DataONE Semantics

Printer-friendly version

Research Areas: Semantic eScience, Knowledge Provenance, Ontology Engineering Environments
Principal Investigator: Deborah L. McGuinness
Co Investigator: Matt Jones, Ben Leinfelder, Xixi Luo, and Mark Schildhauer
Concepts: Ontology, Big Data, Semantic Web, Natural Language Processing, Data Curation, Earth Science

Searching in DataONE currently focuses on fielded and full-text metadata. It does not allow precise queries of measurement types primarily because the metadata corpus contains uncontrolled descriptions of measurements (e.g., variable names, descriptions, units, etc.), making it impossible to find all datasets that use a particular measurement type. DataONE will extend its search system using scalable semantic annotation12 and inferencing.
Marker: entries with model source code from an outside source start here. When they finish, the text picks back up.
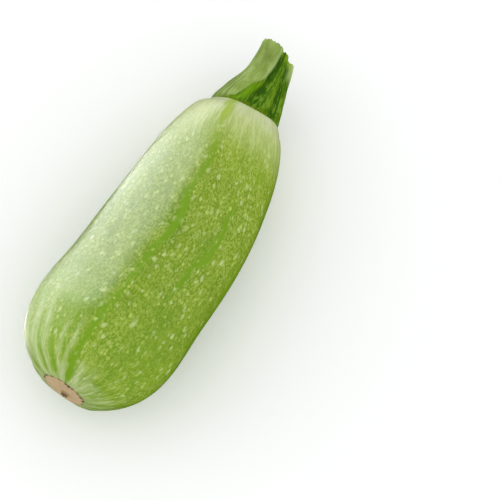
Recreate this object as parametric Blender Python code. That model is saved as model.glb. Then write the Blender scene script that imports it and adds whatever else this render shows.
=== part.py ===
"""A whole pale green summer squash with its cut stem, lying on its belly.

Metres, Z up, floor at z = 0. The body runs along X with the stem at the +X end.
It bows a little towards -Y, and the stem end hangs slightly lower.
Fruit, stem and blossom scar are rings of points round one bowed centre line.
An angle round the body is measured from straight up, turning towards -Y.
"""

import math

import bmesh
import bpy
import numpy as np

# Body
BODY_LENGTH = 0.1551
BODY_RADIUS = 0.0363
BODY_PROFILE = (
    (0.000, 0.305),
    (0.005, 0.420),
    (0.020, 0.548),
    (0.052, 0.707),
    (0.100, 0.858),
    (0.160, 0.956),
    (0.250, 0.993),
    (0.360, 0.966),
    (0.500, 0.952),
    (0.640, 0.918),
    (0.760, 0.854),
    (0.860, 0.779),
    (0.935, 0.678),
    (0.975, 0.588),
    (1.000, 0.476),
)
BOW_DEPTH = 0.0042
BOW_RISE = 2.0
BOW_FALL = 1.3
SHOULDER_SHIFT = 0.0004
PITCH = math.radians(2.2)
SEAT_TILT = math.radians(6.5)

# Ridges along the body
RIDGE_ANGLE = math.radians(-2.0)
RIDGE_TWIST = math.radians(-17.0)
FIVE_SIDES = 0.021
TEN_RIBS = 0.003

# Place of the blossom end, so that the whole stands over the origin
START = (-0.0956, 0.0018, 0.03625)

# Blossom scar and its recess
RECESS_RADIUS = 0.0105
RECESS_DEPTH = 0.0016
SCAR_RADIUS = 0.0103
SCAR_RISE = 0.0005
SCAR_NUB_RADIUS = 0.0022
SCAR_NUB_RISE = 0.0009

# Stem
GAP = 0.0003
STEM_LEAN = math.radians(2.2)
STEM_BEND = 0.0032
STEM_PROFILE = (
    (0.0000, 0.0169),
    (0.0016, 0.0168),
    (0.0050, 0.0157),
    (0.0084, 0.0144),
    (0.0130, 0.0129),
    (0.0168, 0.0118),
    (0.0206, 0.0107),
    (0.0250, 0.0100),
    (0.0294, 0.0094),
    (0.0335, 0.0088),
    (0.0380, 0.0083),
)
STEM_RIDGES = (
    (-98, 0.11, 17),
    (-58, 0.10, 18),
    (-22, 0.13, 17),
    (30, 0.11, 11),
    (74, 0.13, 14),
    (122, 0.12, 17),
    (166, 0.11, 15),
    (212, 0.12, 17),
)
STEM_CUT = (
    (-150, 0.0355),
    (-96, 0.0368),
    (-40, 0.0370),
    (14, 0.0364),
    (19, 0.0345),
    (40, 0.0342),
    (50, 0.0322),
    (64, 0.0324),
    (88, 0.0335),
    (130, 0.0334),
    (172, 0.0344),
)
STEM_DISH = 0.0012

# Mesh density
BODY_RINGS = 38
BODY_SIDES = 60
STEM_RINGS = 13
STEM_SIDES = 72
SCAR_SIDES = 40


def clear_scene():
    for thing in list(bpy.data.objects):
        bpy.data.objects.remove(thing, do_unlink=True)


def spline(knots, values, at):
    """Natural cubic curve through the knots, read at the given places."""
    count = len(knots)
    step = np.diff(knots)
    slope = np.diff(values) / step
    rows = np.zeros((count, count))
    known = np.zeros(count)
    rows[0, 0] = 1.0
    rows[-1, -1] = 1.0
    for row in range(1, count - 1):
        rows[row, row - 1] = step[row - 1]
        rows[row, row] = 2.0 * (step[row - 1] + step[row])
        rows[row, row + 1] = step[row]
        known[row] = 6.0 * (slope[row] - slope[row - 1])
    bend = np.linalg.solve(rows, known)
    span = np.clip(np.searchsorted(knots, at) - 1, 0, count - 2)
    before = at - knots[span]
    after = knots[span + 1] - at
    width = step[span]
    cubic = (bend[span] * after**3 + bend[span + 1] * before**3) / (6.0 * width)
    left = (values[span] / width - bend[span] * width / 6.0) * after
    right = (values[span + 1] / width - bend[span + 1] * width / 6.0) * before
    return cubic + left + right


def body_outline(share):
    """Distance from the blossom end and radius, at shares of the outline's length."""
    stations = np.array(BODY_PROFILE) * (BODY_LENGTH, BODY_RADIUS)
    hops = np.linalg.norm(np.diff(stations, axis=0), axis=1)
    travel = np.concatenate([[0.0], np.cumsum(hops)])
    travel = travel / travel[-1]
    along = spline(travel, stations[:, 0], share)
    radius = spline(travel, stations[:, 1], share)
    return along, radius


def smooth_step(value, low, high):
    """0 below low, 1 above high, and 3t^2 - 2t^3 between them."""
    t = np.clip((value - low) / (high - low), 0.0, 1.0)
    return t * t * (3.0 - 2.0 * t)


def centre_line(along):
    """Bowed centre line, whose shoulder by the stem lies a little towards +Y."""
    share = np.clip(along / BODY_LENGTH, 1e-9, 1.0 - 1e-9)
    peak = BOW_RISE / (BOW_RISE + BOW_FALL)
    rise = (share / peak) ** BOW_RISE
    fall = ((1.0 - share) / (1.0 - peak)) ** BOW_FALL
    shoulder = smooth_step(share, 0.55, 0.78)
    x = START[0] + along * math.cos(PITCH)
    y = START[1] - BOW_DEPTH * rise * fall + SHOULDER_SHIFT * shoulder
    z = START[2] - along * math.sin(PITCH)
    return np.stack([x, y, z], -1)


def directions(along):
    """Forward, sideways (towards -Y) and upward directions of the centre line."""
    reach = 1e-5
    forward = centre_line(along + reach) - centre_line(along - reach)
    forward = forward / np.linalg.norm(forward, axis=-1, keepdims=True)
    side = np.cross(forward, (0.0, 0.0, 1.0))
    side = side / np.linalg.norm(side, axis=-1, keepdims=True)
    up = np.cross(side, forward)
    return forward, side, up


def around(count):
    return np.arange(count) * (2.0 * math.pi / count)


def body_rings(travel, angle):
    """Rings of the body: radius x (1 + five sides + ten ribs), seat end tilted."""
    along, radius = body_outline(travel)
    forward, side, up = directions(along)
    share = np.clip(along / BODY_LENGTH, 0.0, 1.0)
    twist = RIDGE_TWIST * np.clip((share - 0.62) / 0.38, 0.0, 1.0) ** 1.4
    turn = angle[None, :] - RIDGE_ANGLE - twist[:, None]
    shape = 1.0 + FIVE_SIDES * np.cos(5.0 * turn) + TEN_RIBS * np.cos(10.0 * turn)
    reach = radius[:, None] * shape
    near_seat = smooth_step(share, 0.975, 1.0)
    sideways = reach * np.sin(angle)
    upward = reach * np.cos(angle)
    forwards = math.tan(SEAT_TILT) * near_seat[:, None] * sideways
    rings = centre_line(along)[:, None, :] + forwards[..., None] * forward[:, None, :]
    rings = rings + sideways[..., None] * side[:, None, :]
    return rings + upward[..., None] * up[:, None, :]


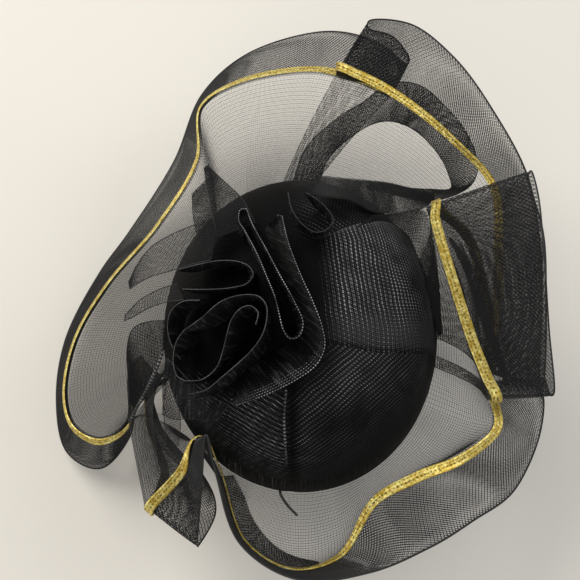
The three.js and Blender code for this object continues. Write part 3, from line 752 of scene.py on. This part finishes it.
def plain_finish(name, dark, light, roughness):
    """Smooth plastic, a little uneven in tone."""
    finish = Finish(name)
    tone = finish.blotches(TONE_PATCH) * 0.5 + 0.25
    return plastic(finish, tone, dark, light, roughness, 0.3)


def petal_finish(name, dark, light):
    """Mesh seen at a slant, streaked with painted sheen from its rim down to its foot."""
    finish = Finish(name)
    along, down = finish.map("band")
    bend = finish.blotches(0.02) * 2.0
    where = finish.node("ShaderNodeCombineXYZ", {}, {0: along / 0.0017 + bend, 1: down / 0.02}).out()
    # Painted sheen: the base colour is lighter in streaks running from the rim down, and in patches.
    streaks = finish.blotches(1.0, 3.0, where) * 4.2 - 2.1
    patches = finish.blotches(0.014) * 2.0 - 0.4
    shine = (streaks.at_least(0.0) * patches).at_most(1.0)
    return finish.close(
        Base_Color=finish.grey(shine.at_least(0.0), dark, light),
        Specular_IOR_Level=0.15,
        Roughness=0.6 - shine * 0.15,
    )


def cord_finish(name, dark, light, pitch):
    """Twisted cord, whose turns catch the light as a row of dots, clearer in some stretches."""
    finish = Finish(name)
    along, _ = finish.map("along")
    # Painted glints: the base colour is lighter at each turn of the twist, in dots that the blotches make
    # clearer in some stretches.
    dots = finish.waves(along / (pitch * MM)) ** 2.6
    shine = dots * (finish.blotches(0.011, 3.0) * 3.4 - 1.1)
    return finish.close(
        Base_Color=finish.grey(shine.at_least(0.0), dark, light),
        Specular_IOR_Level=0.3,
        Roughness=0.55 - dots * 0.15,
    )


def cloth_finish(name, dark, light, pitch):
    """Gathered mesh over black. Where its layers beat together they catch the light as dotted lines, which
    are painted into the base colour as highlights.
    """
    finish = Finish(name)
    across, along = finish.map("lines")
    sheen, rim = finish.map("sheen")
    drift = finish.blotches(CLOTH_FOLD) * 1.5 + finish.blotches(CLOTH_CRUMPLE, 1.0) * 0.5
    lines = finish.waves(across / pitch + drift)
    knots = finish.waves(across / KNOT_WIDTH + drift * 2.0) * finish.waves(
        along / KNOT_LENGTH + across / pitch)
    dots = finish.waves(along / CLOTH_DOT + across / pitch * 0.5 + drift) ** 1.5
    clouds = finish.blotches(TONE_PATCH, 3.0) * 2.6 - 0.7
    # Painted highlights: shine lightens the base colour along the lines, as strongly as the sheen map allows,
    # so a low sheen paints shade; the rim map adds a painted highlight.
    shine = (lines ** 2.4) * (knots ** 1.2 * 1.4 + 0.1) * (dots * 1.7 + 0.15)
    shine = shine * clouds.at_least(0.08).at_most(1.0) * sheen
    tone = shine + knots * (sheen * 0.1 + 0.02) + rim * (knots + 0.3)
    return finish.close(
        Base_Color=finish.grey(tone.at_most(1.0), dark, light),
        Specular_IOR_Level=0.03,
        Roughness=0.6 - shine * 0.2,
        Normal=finish.bump(lines * 0.3 + knots * 0.7, CLOTH_RELIEF, 0.4),
    )


def gold_finish(name, gold):
    """Flat metallic braid: two rows of dark openings in its middle, and fine slanting strands over all."""
    finish = Finish(name)
    along, across = finish.map("braid")
    wander = finish.blotches(GOLD_WANDER) - 0.5
    rows = finish.waves(across / ROW_PITCH - 0.32 + wander * 0.25)
    openings = (finish.waves(along / OPENING_PITCH + wander * 1.1) ** 2.2) * (rows ** 2.0)
    width = BRAID_WIDTH * MM
    openings = openings * across.maths("COMPARE", across, 0.5 * width, 0.3 * width)
    speck = finish.blotches(GOLD_SPECK)
    shade = openings * (finish.blotches(ROUGH_PATCH) * 2.6 + 0.1) + (speck - 0.5) * 3.2
    strands = finish.waves((along + across * 1.1) / STRAND_PITCH + wander)
    # Painted glints: where flare and sparkle are high, and on the ridges between the rows of openings, the
    # base colour turns to pale, a painted highlight colour.
    flare = finish.blotches(GOLD_FLARE) * 2.0 - 1.0
    sparkle = finish.blotches(GOLD_SPARKLE) * 3.0 - 1.0 + flare - rows * 0.3
    red, green, blue = gold[:3]
    deep = (red * 0.2, green * 0.2, blue * 0.2, 1)
    amber = (red * 0.8, green * 0.72, blue * 0.6, 1)
    pale = (min(red * 1.3, 1), min(green * 1.5, 1), blue * 3.2, 1)
    return finish.close(
        Base_Color=finish.mix(shade.held(), finish.mix(sparkle.held(), amber, pale), deep),
        Metallic=0.8,
        Roughness=finish.blotches(0.002) * 0.25 + 0.24,
        Normal=finish.bump(strands * 0.5 + (1 - openings) + speck * 0.4, GOLD_RELIEF, 0.9),
    )


def floor_finish(name, colour):
    """Plain floor, a little uneven in tone."""
    finish = Finish(name)
    pale = tuple(channel * 0.97 for channel in colour[:3]) + (1,)
    return finish.close(Base_Color=finish.mix(finish.blotches(0.4), colour, pale), Roughness=0.9)


# Properties

def length_setting(name, text, default, low):
    """Setting for a length, whose default and lowest value are in millimetres."""
    return bpy.props.FloatProperty(
        name=name, description=text, default=default * MM, min=low * MM, unit="LENGTH")


def colour_setting(name, text, default):
    return bpy.props.FloatVectorProperty(
        name=name, description=text, subtype="COLOR", size=4, min=0, max=1, default=default)


class HatSizes(bpy.types.PropertyGroup):
    web_pitch: length_setting(
        "Web pitch", "Distance between threads of the sheer web at the sewn line", 0.9, 0.4)
    web_thread: length_setting("Web thread", "Width of a thread of the sheer web", 0.15, 0.02)
    hem_pitch: length_setting("Hem pitch", "Distance between threads of the folded hem", 0.8, 0.4)
    hem_thread: length_setting("Hem thread", "Width of a thread of the folded hem", 0.2, 0.02)
    petal_pitch: length_setting("Petal pitch", "Distance between threads of the flower", 0.62, 0.3)
    petal_thread: length_setting("Petal thread", "Width of a thread of the flower", 0.26, 0.02)
    line_pitch: length_setting(
        "Line pitch", "Distance between the bright lines of the crown's cloth", 2.7, 0.5)
    floor_drop: length_setting("Floor drop", "How far the floor lies under the head opening", 66, 0)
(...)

To enhance the interoperability of DataONE annotated objects, this extension will link community-based standard vocabularies (ontologies)13 during data ingestion and processing using inference based on concept hierarchies and property relationships. Key activities include: (a) Defining the scope of prototypes and the production framework; (b) Selecting contributing ontologies and terminologies (e.g., CF,14 CUAHSI,15 ENVO,16 SWEET17) and extending these as needed to provide coverage of measurement types; (c) Defining the annotation representation framework, e.g., by extending PROV-O18 or AO19 to enable measurement type association with attributes of entities within a data package; (d) Implementing annotation storage framework and user interfaces to facilitate ease of manual annotation by DataONE users through investigator tools; (e) Developing data mining algorithms to infer from data and metadata the measurement types aligned with the ontology, and incorporating automated annotation capabilities into Investigator Tools; and (f) Developing extensions to the DataONE content indexing, programmatic query services, and user interfaces to enable discovery through controlled definitions of measurement types.